By trading on variation in search volume for the term ‘debt,’ for example, they were able to achieve a total return of 326% from 2004-2011 vs. 16% for buy-and-hold. Of course, they’re backtesting so there’s no telling how well this would work going forward — especially now that the cat is out of the bag.

The big challenge here, of course, is identifying profitable terms in advance vs. after the fact. Would ‘debt‘ work equally well over all time periods? I doubt it. After all, the past few years have seen a huge amount of market-moving drama surrounding things like the debt ceiling debate. And the bulk of the outperformance on this term came during that same time period.

Another big concern here is the potential for false positives. That is, chance correlations between search terms and market performance. For reference, here are the top ten terms based on US search volume:

  • debt
  • color
  • stocks
  • restaurant
  • portfolio
  • inflation
  • housing
  • dow jones
  • revenue
  • economics

While the potential value of most of these terms is obvious, the situation for others is less clear. For example… Color? That’s the second best term in their list. But would you stake your financial future on a trading strategy based on Google search volume for the word color? I sure wouldn’t.

That being said…

I’d be shocked if there weren’t hedge funds out there trying to turn a buck by incorporating this sort of data into their trading models. Who knows? Given enough statistical expertise and computational power, maybe this information really could improve your returns. But for the average investor on the street? Not so much.

Of course, if there is money to be made by trading on Google search behavior, it will be short-lived. After all, once they’re discovered, these sorts of market inefficiencies don’t last very long. But either way, it’s an interesting idea.

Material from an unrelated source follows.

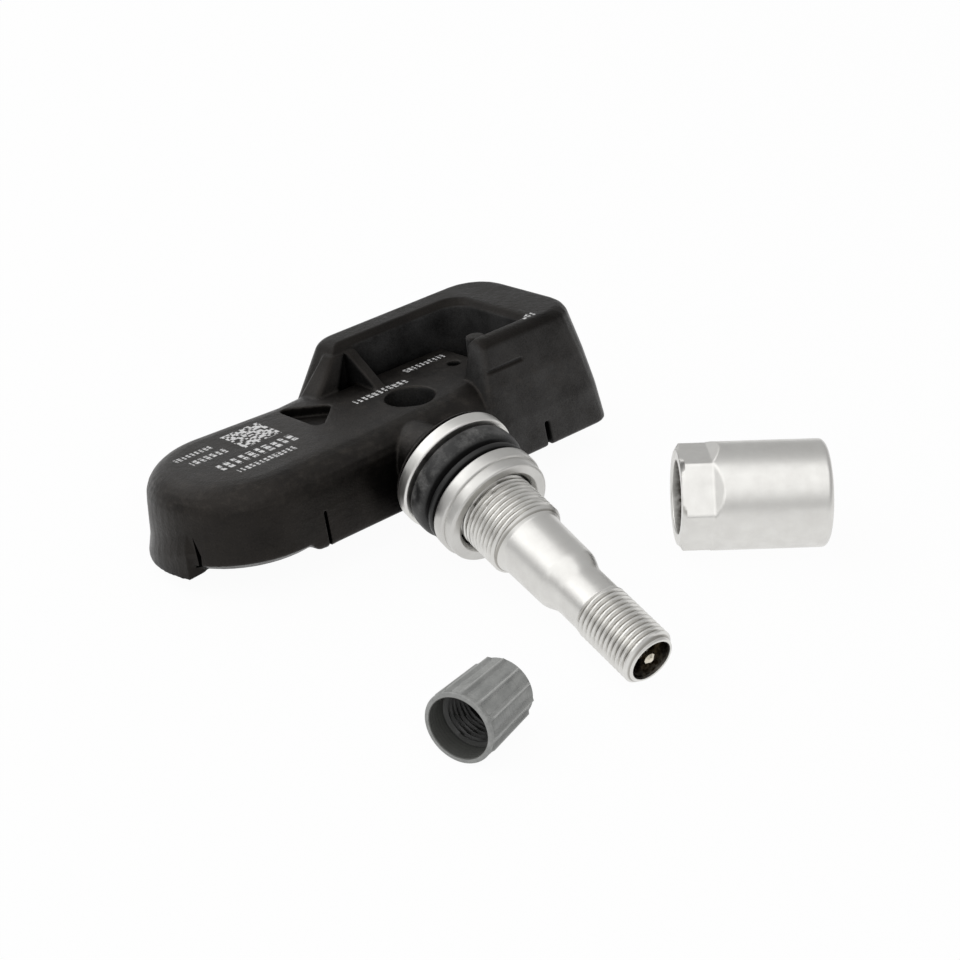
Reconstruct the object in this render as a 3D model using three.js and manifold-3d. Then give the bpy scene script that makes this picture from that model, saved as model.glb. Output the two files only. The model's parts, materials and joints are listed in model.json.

Source: Warwick Business School

1 Brick By Brick Investing | Marvin April 30, 2013 at 11:29 pm

This is a very interesting concept. One that could be used as another indicator alongside other useful indicators in their arsenal.

2 Free Money Minute May 1, 2013 at 7:47 am

I really believe the presidential cycle and politics in general have a great influence on the stock market. It doesn’t surprise me that search results also have an effect. We are so spooked as a society these days. I would recommend leaving some money in for the long run and diversifying in other ways as well to make sure you have money when you need it down the road.